We always had a family birthday party that included lots of games and singing and dancing and giggling. Somewhere along the line, my mom got the idea to start the birthday whipped cream tradition. Anyone who was over at my house on a birthday had to stand in a line with their head tilted back and mouth open. Mom would walk down the line and fill our mouths with canned whipped cream. I'll never forget my 16th birthday- after doing the whipped cream thing; all of my friends went outside and had a snowball fight. Whipped cream and snow don’t smell so great together, but it was still so much fun!

My mom faced a challenge when it came to my birthday cake. I don’t like cake. Not even a little bit.  And, I don’t love chocolate. I'm also not a big fan of icing. I know what you're thinking and it's probably exactly what my mom thought, I mean, I was always the difficult child...
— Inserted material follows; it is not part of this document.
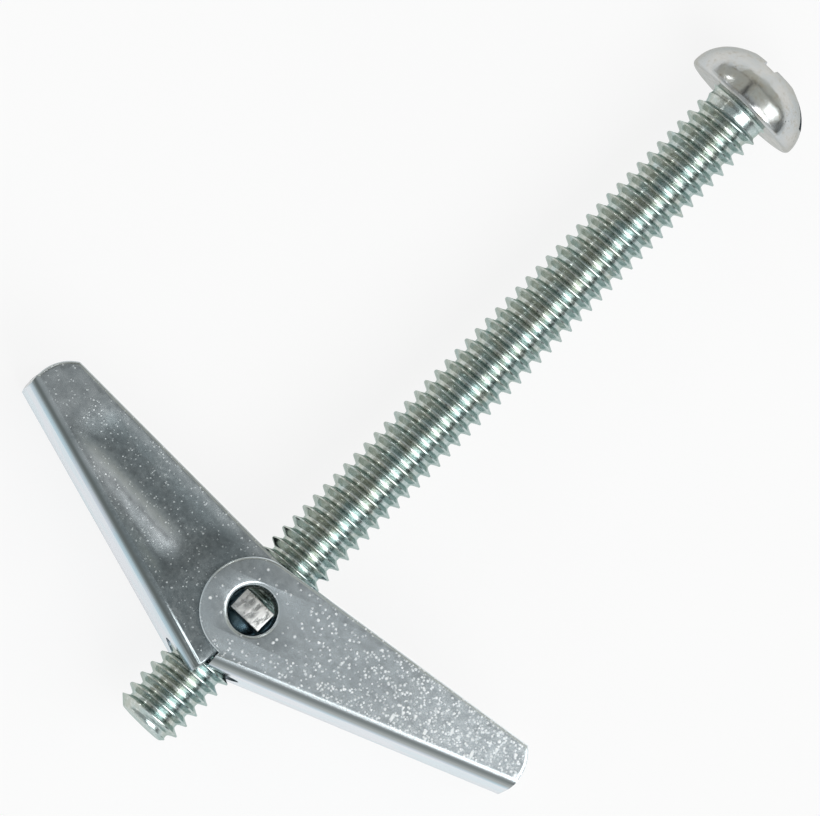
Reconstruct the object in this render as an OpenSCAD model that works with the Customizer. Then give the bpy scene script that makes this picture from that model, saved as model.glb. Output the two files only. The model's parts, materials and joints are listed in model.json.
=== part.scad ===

Mom had to get creative when it came to my cake and since I LOVE cookies and cream ice cream, my mom had the perfect cake for me. Even now as an adult, this cake is the one thing I look forward to every year- the single birthday tradition from my childhood that has been a constant in my life for the two decades since I moved away from home and one that my husband now makes for me. And so, I give you the recipe for the cake that holds so many sweet memories for me.

  • 2-3 packages of Nabisco Famous Chocolate Wafers
  • 3 cups heavy whipping cream
  • 1 Tablespoon vanilla
  • 3 tablespoons of powdered sugar

Beat the cream with the sugar and vanilla until soft peaks form. Or, you can just use thawed whipped cream from the freezer section of the grocery store. Honestly, I prefer that to homemade whipped cream but there are definitely people who will fight me on that.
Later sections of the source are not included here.